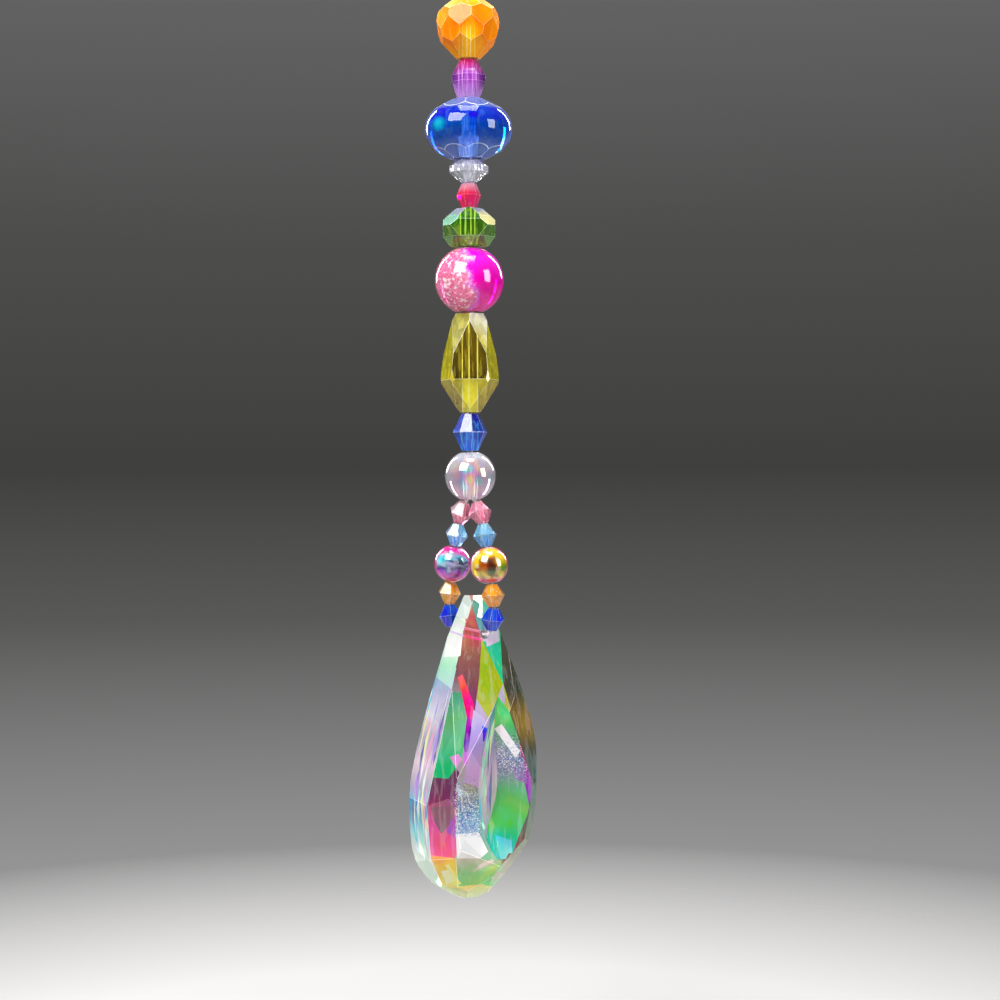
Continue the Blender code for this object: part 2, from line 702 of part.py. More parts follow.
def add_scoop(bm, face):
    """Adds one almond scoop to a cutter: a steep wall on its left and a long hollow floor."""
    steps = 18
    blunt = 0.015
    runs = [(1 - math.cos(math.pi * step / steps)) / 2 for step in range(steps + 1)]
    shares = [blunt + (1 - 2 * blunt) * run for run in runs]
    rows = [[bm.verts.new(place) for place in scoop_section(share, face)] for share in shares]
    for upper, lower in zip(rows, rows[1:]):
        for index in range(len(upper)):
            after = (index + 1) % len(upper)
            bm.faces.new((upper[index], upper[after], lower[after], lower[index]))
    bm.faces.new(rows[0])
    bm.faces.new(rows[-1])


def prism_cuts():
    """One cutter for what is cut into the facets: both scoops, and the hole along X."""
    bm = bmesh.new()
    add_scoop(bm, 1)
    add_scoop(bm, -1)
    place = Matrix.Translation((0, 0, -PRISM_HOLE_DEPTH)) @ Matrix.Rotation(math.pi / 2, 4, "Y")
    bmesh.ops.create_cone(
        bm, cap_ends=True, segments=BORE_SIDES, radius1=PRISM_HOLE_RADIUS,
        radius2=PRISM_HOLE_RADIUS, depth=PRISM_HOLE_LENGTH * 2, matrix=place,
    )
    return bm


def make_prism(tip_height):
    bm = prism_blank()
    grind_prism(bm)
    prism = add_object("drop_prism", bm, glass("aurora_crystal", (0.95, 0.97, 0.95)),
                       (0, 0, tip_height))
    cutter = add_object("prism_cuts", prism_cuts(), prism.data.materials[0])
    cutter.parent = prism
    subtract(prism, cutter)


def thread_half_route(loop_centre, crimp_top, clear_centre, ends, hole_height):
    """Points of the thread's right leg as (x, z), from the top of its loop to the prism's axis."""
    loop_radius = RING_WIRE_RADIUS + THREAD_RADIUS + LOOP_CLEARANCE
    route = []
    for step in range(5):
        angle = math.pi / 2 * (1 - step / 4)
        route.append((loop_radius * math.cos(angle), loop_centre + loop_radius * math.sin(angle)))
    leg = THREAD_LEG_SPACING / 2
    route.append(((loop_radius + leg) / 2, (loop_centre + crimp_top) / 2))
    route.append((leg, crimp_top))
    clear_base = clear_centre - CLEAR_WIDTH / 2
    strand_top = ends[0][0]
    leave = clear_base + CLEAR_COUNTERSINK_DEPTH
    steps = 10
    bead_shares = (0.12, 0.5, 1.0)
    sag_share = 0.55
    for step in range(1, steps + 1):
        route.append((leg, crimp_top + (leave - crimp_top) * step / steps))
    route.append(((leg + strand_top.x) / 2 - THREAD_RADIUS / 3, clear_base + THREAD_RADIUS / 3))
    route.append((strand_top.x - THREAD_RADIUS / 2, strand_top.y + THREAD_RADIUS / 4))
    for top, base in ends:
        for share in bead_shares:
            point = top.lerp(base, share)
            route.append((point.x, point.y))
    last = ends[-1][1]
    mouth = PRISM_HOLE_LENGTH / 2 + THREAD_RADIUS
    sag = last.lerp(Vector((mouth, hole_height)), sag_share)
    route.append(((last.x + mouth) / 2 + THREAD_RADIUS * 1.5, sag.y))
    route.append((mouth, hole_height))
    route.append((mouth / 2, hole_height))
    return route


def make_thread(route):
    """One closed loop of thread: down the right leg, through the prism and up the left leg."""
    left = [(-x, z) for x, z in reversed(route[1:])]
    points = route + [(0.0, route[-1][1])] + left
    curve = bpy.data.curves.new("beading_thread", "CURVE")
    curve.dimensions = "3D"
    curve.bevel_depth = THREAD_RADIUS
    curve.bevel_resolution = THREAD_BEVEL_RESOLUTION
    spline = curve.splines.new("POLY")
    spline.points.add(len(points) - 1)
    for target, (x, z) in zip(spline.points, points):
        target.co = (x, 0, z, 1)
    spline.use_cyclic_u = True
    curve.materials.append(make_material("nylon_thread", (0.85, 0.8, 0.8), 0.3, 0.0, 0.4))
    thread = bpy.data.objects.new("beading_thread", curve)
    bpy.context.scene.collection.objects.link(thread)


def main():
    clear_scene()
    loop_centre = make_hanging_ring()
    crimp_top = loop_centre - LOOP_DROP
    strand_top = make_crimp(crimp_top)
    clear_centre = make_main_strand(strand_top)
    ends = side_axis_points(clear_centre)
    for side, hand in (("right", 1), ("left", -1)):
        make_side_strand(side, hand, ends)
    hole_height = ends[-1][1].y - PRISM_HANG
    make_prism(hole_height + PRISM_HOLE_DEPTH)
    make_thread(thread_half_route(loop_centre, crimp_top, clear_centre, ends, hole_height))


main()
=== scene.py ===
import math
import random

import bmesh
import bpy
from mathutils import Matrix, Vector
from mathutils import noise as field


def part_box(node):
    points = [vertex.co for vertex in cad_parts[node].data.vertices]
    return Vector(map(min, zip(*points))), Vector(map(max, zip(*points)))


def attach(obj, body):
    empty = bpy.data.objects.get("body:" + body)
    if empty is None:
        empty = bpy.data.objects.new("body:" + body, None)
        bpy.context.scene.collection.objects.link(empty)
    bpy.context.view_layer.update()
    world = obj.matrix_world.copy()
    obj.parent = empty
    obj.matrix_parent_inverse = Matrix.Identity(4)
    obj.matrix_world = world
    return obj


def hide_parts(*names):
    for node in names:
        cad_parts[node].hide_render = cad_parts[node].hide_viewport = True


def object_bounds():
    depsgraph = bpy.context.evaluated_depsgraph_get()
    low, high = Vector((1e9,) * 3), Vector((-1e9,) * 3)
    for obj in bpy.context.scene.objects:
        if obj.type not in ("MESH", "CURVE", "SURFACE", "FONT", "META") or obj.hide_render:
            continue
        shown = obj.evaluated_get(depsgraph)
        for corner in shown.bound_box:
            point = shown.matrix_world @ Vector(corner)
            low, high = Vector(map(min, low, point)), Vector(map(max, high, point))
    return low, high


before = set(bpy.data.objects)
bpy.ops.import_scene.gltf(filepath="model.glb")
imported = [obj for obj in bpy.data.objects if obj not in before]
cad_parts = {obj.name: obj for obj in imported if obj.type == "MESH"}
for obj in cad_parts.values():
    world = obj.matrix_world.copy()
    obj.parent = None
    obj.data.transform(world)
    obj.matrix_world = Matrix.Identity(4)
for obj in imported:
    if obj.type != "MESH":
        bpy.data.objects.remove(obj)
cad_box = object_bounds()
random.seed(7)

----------

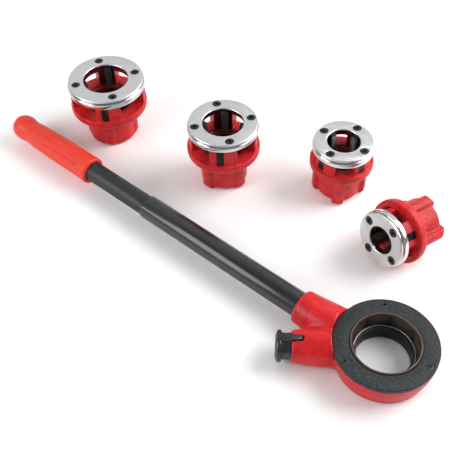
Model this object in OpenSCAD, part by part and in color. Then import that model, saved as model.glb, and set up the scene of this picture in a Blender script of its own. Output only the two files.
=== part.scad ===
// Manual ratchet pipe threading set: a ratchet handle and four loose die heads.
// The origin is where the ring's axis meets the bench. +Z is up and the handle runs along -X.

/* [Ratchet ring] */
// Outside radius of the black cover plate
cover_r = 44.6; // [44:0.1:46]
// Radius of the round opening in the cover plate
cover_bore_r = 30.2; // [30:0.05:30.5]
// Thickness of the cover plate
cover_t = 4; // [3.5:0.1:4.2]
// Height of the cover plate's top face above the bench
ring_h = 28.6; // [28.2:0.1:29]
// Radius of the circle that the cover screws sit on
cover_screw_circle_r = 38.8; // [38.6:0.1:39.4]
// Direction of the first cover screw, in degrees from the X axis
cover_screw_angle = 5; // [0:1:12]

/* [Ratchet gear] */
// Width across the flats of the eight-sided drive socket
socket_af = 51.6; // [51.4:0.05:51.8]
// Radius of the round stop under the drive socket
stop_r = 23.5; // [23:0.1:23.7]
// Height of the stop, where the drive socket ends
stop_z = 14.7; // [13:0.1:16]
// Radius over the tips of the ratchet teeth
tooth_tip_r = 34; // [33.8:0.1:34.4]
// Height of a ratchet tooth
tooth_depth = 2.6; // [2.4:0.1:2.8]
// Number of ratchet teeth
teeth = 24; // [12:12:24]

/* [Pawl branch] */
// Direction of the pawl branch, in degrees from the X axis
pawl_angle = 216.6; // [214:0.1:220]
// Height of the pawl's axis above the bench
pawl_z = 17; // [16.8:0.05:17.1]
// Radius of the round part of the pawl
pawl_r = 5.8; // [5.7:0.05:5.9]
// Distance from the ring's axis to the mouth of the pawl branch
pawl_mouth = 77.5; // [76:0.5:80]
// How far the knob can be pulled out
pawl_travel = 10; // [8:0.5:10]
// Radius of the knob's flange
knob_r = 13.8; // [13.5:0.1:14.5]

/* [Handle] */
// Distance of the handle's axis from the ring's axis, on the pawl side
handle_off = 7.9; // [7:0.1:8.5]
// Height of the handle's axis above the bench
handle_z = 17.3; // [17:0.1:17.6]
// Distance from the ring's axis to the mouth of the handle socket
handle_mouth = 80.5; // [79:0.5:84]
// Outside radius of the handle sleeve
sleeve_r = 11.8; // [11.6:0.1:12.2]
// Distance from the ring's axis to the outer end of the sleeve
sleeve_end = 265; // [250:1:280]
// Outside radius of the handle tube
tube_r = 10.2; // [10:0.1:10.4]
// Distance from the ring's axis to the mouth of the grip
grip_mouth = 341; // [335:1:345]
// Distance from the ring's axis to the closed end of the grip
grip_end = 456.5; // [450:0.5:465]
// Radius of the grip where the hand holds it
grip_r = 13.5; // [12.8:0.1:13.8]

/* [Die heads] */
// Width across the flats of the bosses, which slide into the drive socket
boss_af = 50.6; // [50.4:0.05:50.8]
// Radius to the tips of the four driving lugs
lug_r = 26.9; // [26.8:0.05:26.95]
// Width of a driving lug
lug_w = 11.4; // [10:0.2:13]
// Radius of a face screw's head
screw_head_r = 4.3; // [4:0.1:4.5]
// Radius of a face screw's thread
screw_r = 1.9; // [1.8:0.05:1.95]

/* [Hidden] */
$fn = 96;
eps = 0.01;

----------

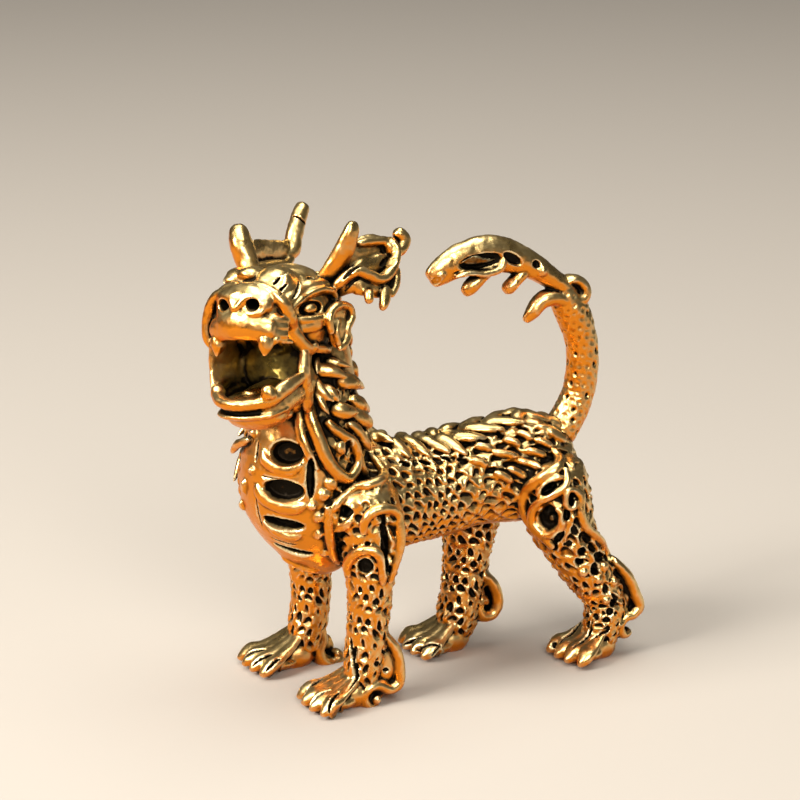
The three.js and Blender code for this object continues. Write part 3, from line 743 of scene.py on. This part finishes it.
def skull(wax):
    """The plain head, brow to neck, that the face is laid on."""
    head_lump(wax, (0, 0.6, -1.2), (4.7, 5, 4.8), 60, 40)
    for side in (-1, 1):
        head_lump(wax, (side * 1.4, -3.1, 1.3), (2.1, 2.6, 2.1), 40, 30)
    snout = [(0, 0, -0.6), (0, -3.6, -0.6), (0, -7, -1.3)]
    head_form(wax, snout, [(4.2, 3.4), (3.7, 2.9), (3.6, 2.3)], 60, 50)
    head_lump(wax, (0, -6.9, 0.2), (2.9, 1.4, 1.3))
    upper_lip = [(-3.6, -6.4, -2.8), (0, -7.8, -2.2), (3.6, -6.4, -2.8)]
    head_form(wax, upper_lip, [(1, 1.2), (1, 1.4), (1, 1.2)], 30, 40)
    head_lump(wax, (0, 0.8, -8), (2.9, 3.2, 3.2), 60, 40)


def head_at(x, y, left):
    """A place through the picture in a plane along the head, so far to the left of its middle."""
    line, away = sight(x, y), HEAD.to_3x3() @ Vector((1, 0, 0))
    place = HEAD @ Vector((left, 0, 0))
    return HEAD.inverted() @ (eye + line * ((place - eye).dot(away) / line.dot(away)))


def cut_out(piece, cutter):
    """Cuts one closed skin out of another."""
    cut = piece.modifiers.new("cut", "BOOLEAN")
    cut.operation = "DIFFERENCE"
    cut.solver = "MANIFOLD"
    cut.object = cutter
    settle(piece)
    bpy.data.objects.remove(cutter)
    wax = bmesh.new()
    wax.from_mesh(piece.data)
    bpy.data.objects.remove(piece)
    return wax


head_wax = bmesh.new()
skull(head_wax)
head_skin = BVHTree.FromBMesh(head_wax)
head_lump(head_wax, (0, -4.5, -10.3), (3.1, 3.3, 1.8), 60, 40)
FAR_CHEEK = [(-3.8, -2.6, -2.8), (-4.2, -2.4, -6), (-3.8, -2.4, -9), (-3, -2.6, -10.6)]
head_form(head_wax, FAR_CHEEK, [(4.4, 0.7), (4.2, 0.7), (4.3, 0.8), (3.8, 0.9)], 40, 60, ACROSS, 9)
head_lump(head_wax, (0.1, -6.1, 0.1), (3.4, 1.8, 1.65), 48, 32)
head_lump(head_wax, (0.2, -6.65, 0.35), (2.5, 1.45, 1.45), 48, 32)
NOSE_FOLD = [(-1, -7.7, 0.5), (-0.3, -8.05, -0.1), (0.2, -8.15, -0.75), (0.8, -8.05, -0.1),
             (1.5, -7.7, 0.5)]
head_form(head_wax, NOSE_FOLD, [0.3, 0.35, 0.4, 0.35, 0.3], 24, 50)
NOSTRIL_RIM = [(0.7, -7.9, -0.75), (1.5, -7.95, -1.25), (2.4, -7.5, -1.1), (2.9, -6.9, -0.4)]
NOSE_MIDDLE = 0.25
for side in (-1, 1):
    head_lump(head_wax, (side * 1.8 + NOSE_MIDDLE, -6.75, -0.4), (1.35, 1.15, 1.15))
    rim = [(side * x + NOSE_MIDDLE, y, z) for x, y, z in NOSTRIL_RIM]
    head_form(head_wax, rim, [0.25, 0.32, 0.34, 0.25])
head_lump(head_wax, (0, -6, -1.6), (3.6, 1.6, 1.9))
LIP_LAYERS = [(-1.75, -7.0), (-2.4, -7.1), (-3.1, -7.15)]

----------

*Direction:*
Repeat word for word the stretch of lines from the one with "clear_centre = make_main_strand(strand_top)" down to the one with "if empty is", both included.

*The response:*
    clear_centre = make_main_strand(strand_top)
    ends = side_axis_points(clear_centre)
    for side, hand in (("right", 1), ("left", -1)):
        make_side_strand(side, hand, ends)
    hole_height = ends[-1][1].y - PRISM_HANG
    make_prism(hole_height + PRISM_HOLE_DEPTH)
    make_thread(thread_half_route(loop_centre, crimp_top, clear_centre, ends, hole_height))


main()
=== scene.py ===
import math
import random

import bmesh
import bpy
from mathutils import Matrix, Vector
from mathutils import noise as field


def part_box(node):
    points = [vertex.co for vertex in cad_parts[node].data.vertices]
    return Vector(map(min, zip(*points))), Vector(map(max, zip(*points)))


def attach(obj, body):
    empty = bpy.data.objects.get("body:" + body)
    if empty is None:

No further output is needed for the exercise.